Following Mary Pickford’s retirement, Buddy continued with his band (he could play almost any instrument) and dabbled in production. His Paramount work is now owned by Universal. The likelihood of a DVD release is nil. Too bad, because these would be interesting examples of what youth audiences was lining up to see during the early thirties. By the way, those Paramount contract lovelies flanking Buddy in this publicity shot include, from left to right, Josephine Dunn, Carol Lombard (before she added the "e"), Kathryn Crawford, and Virginia Bruce. The movie is Safety in Numbers, a roguish revel of love, laughs, and lyrics wherein the Joy Boy inherits millions and gets an education in song, dance, and lingerie from five luscious ladies on a skyscraper. Sounds sure-fire to me …

3 Comments:

Anonymous Griff said...

Early one Sunday morning in the late '70s, I attended a screening of WINGS at Detroit's Fox Theatre. Powerfully -- and loudly -- accompanied by the Fox's mighty Wurlitzer, the picture was pretty thrilling and engrossing; it did live up to much of its reputation.

Present at the screening waa the charming Mr. Rogers, who came out to great applause at the conclusion of the feature and spoke genially and briefly about the movie and his part in it. I believe all present would have been glad to listen to him for a good while longer, perhaps ask some questions -- but the Fox was still operating as a downtown movie house at the time, and the noon showing of ENTER THE DRAGON (still a Fox staple six years after its release) would soon begin.

However, before he wrapped up his remarks, Buddy Rogers shyly walked up to the Wurlitzer. He said, "It's a wonderful thing, isn't it, folks?"

He climbed aboard the giant organ and began to noodle around; slowly, softly, he started to play. It was a gently swinging version of "You're Nobody 'Til Somebody Loves You," and Mr. Rogers began to croon the song.

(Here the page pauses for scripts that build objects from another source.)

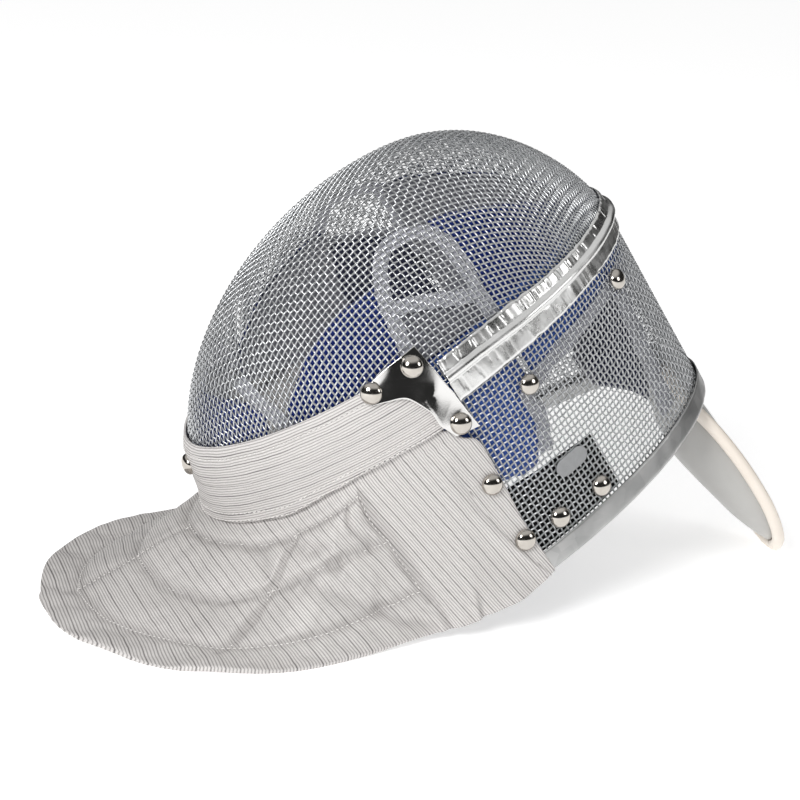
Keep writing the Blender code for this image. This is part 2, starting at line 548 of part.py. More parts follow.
def build():
    clear_scene()
    collection = bpy.data.collections.new("fencing_mask")
    bpy.context.scene.collection.children.link(collection)
    origin = bpy.data.objects.new("fencing_mask_origin", None)
    origin.location = (0.0, -CENTRE_Y * MM, 0.0)
    collection.objects.link(origin)
    group = (collection, origin)

    wire = material("galvanised_wire", (0.55, 0.56, 0.57), 0.35, 1.0)
    tinned = material("tinned_sheet", (0.72, 0.72, 0.72), 0.25, 1.0)
    galvanised = material("galvanised_strip", (0.50, 0.51, 0.52), 0.45, 1.0)
    chrome = material("chromed_plate", (0.80, 0.80, 0.80), 0.06, 1.0)
    nickel = material("nickel_rivet", (0.70, 0.66, 0.60), 0.12, 1.0)
    lame = material("silver_lame", (0.70, 0.68, 0.67), 0.55, 0.2)
    vinyl = material("white_vinyl", (0.72, 0.71, 0.69), 0.35)
    cream = material("cream_piping", (0.82, 0.76, 0.69), 0.40)
    blue = material("blue_lining", (0.03, 0.07, 0.30), 0.85)
    trim = material("grey_webbing", (0.42, 0.42, 0.46), 0.80)
    black = material("black_webbing", (0.01, 0.01, 0.01), 0.85)
    tag = material("grey_tag", (0.25, 0.25, 0.25), 0.50)

    front_mesh(group, wire)
    rear_mesh(group, wire)
    seam_band(group, tinned)
    rear_rim(group, galvanised)
    bib_collar(group, lame)
    bib_skirt(group, lame)
    tongue_pad(group, vinyl)
    tongue_piping(group, cream)
    pad_between("lining_forehead", FOREHEAD, 18, 5, PAD, PAD_LIFT, group, blue, whole=True)
    pad_between("lining_chin", CHIN_PAD, 12, 3, PAD, PAD_LIFT, group, blue, whole=True)
    lining_crown(group, blue)
    profile = rivet_profile(nickel)
    for side, left in (("left", True), ("right", False)):
        side_plate(side, left, group, chrome)
        pad_between("lining_side_" + side, SIDE_PAD, 12, 4, PAD, PAD_LIFT, group, blue, left)
        pad_between("strap_patch_" + side, PATCH, 4, 3, WEBBING, PAD_LIFT, group, black, left)
        crown_strap(side, left, group, trim)
        for name, t, f, lift in zip(*RIVETS.values()):
            rivet("rivet_" + name + "_" + side, t, f, lift, left, profile, nickel, group)
    rivet("rivet_chin", CHIN_RIVET_T, CHIN_RIVET_F, CHIN_RIVET_LIFT, True, profile, nickel, group)
    size_tag(group, tag)


build()
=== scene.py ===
import bpy
import numpy as np
from mathutils import Matrix, Vector


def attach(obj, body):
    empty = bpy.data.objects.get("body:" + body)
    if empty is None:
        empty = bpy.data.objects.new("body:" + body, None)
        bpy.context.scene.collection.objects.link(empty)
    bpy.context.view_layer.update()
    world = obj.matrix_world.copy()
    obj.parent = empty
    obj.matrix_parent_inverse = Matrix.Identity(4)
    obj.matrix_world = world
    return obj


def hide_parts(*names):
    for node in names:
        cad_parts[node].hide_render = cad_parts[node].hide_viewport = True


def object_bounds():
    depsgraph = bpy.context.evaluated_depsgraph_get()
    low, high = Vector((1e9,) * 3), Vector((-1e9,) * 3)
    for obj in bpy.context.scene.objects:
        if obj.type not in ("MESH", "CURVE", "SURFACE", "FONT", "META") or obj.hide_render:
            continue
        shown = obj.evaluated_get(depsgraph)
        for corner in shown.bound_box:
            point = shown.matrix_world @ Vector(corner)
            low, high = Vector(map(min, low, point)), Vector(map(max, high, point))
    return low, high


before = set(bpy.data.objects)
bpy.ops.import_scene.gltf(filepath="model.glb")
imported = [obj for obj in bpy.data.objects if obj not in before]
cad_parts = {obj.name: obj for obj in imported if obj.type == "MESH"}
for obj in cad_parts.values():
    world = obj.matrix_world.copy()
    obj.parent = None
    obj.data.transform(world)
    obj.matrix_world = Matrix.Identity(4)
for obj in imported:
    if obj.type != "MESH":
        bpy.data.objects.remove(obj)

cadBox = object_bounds()
mm = 0.001
quarterTurn = np.pi / 2.0

# The fencing mask is worked out in millimetres in the frame of its wearer: x to the left, f forward out of
# the face, u up. settle() lays it down on its bib, in the frame's metres.
shell = {
    "seamHalfWidth": 83.0, "seamHeight": 147.2, "seamPinch": 9.0,
    "rearHalfWidth": 89.0, "rearHeight": 146.0, "rearPinch": 7.7, "rearDepth": 123.0,
    "jawDepth": 116.6, "jawPinch": 7.2, "neckSpread": 0.27,
    "faceDepth": 94.7, "faceMiddle": 47.2, "roundness": 2.24, "fullness": 1.535,
}
lying = {"tilt": 56.9, "height": 128.5, "middle": 31.7}


def shellPoint(t, f, swing=None):
    # t is the angle round the mask from the left ear, f the depth. Each section is half an ellipse pinched
    # near the crown, which shrinks as sin(swing) towards the most forward point.
    turn = np.radians(t)
    roundX, roundU = np.cos(turn), np.sin(turn)
    back = np.clip(-f / shell["rearDepth"], 0.0, None)
    if swing is None:
        swing = np.arccos(np.clip(f / shell["faceDepth"], 0.0, 1.0) ** (shell["fullness"] / 2.0))
    shrink = np.sin(np.minimum(swing, quarterTurn)) ** (2.0 / shell["roundness"])
    width = shell["seamHalfWidth"] + (shell["rearHalfWidth"] - shell["seamHalfWidth"]) * back
    above = roundU > 0.0
    pinch = shell["seamPinch"] + (shell["rearPinch"] - shell["seamPinch"]) * back
    pinch = np.where(above, pinch, shell["jawPinch"])
    crown = shell["seamHeight"] + (shell["rearHeight"] - shell["seamHeight"]) * back
    jaw = shell["jawDepth"] + shell["neckSpread"] * np.clip(-f, 0.0, None)
    x = roundX * (width * shrink - pinch * shrink ** 2 * np.abs(roundU))
    u = np.where(above, crown, jaw) * shrink * roundU + shell["faceMiddle"] * (1.0 - shrink)
    return np.stack([x, f + 0.0 * x, u], -1)


def unit(vectors):
    # each vector over its own length
    return vectors / np.maximum(np.linalg.norm(vectors, axis=-1, keepdims=True), 1e-12)


def shellNormal(t, f):
    # cross product of the shell's slopes along its depth and round it
    around = shellPoint(t + 0.05, f) - shellPoint(t - 0.05, f)
    along = shellPoint(t, f + 0.05) - shellPoint(t, f - 0.05)
    return unit(np.cross(along, around))


def onShell(t, f, lift=0.0):
    # a point of the shell moved out along its normal by the lift
    t, f, lift = np.broadcast_arrays(np.asarray(t, float), np.asarray(f, float), np.asarray(lift, float))
    return shellPoint(t, f) + shellNormal(t, f) * lift[..., None]


def turnDown(vectors):
    # the wearer's frame tilted about x until the face looks up
    tilt = np.radians(lying["tilt"])
    x, f, u = vectors[..., 0], vectors[..., 1], vectors[..., 2]
    return np.stack([x, u * np.sin(tilt) - f * np.cos(tilt), f * np.sin(tilt) + u * np.cos(tilt)], -1)


def settle(points):
    # tilted, moved onto the floor and made metres
    return (turnDown(points) + np.array([0.0, -lying["middle"], lying["height"]])) * mm


def flipped(side):
    # side is 1 on the wearer's left and -1 for the mirror image on the right
    return np.array([side, 1.0, 1.0])


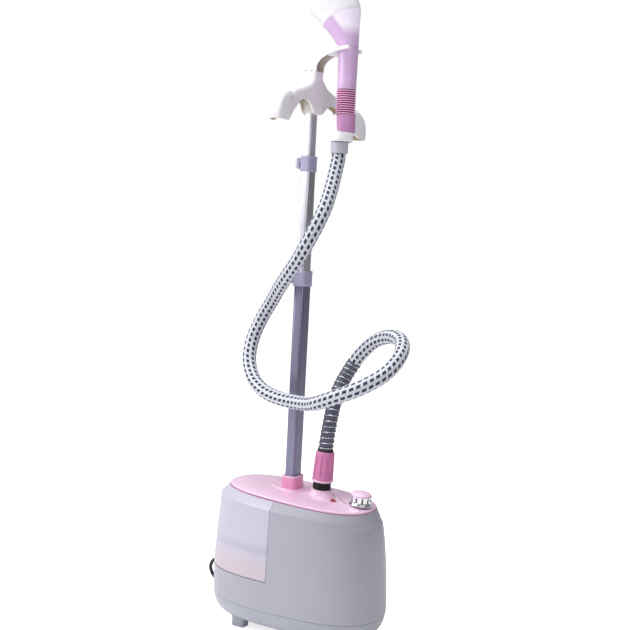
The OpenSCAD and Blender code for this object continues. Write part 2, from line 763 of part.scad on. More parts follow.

The house was entranced . Decades after making his final film, Buddy Rogers was still a star.

12:18 PM  
Blogger East Side said...

Buddy Rogers was one of the stars shown on the red carpet before the Oscars through the 1980s. Always looked terrific and healthy.

8:58 PM  
Blogger Booksteve said...

I saw Buddy Rogers at a Bob Hope charity show in Cincinnati in the late seventies. He was filled with energy and ran through the crowd playing a horn (actually it seems like he was playing various types of horns).I had to keep reminding myself that this was THE Buddy Rogers. He stole the show from a dozen other celebrities including Bob Hope himself!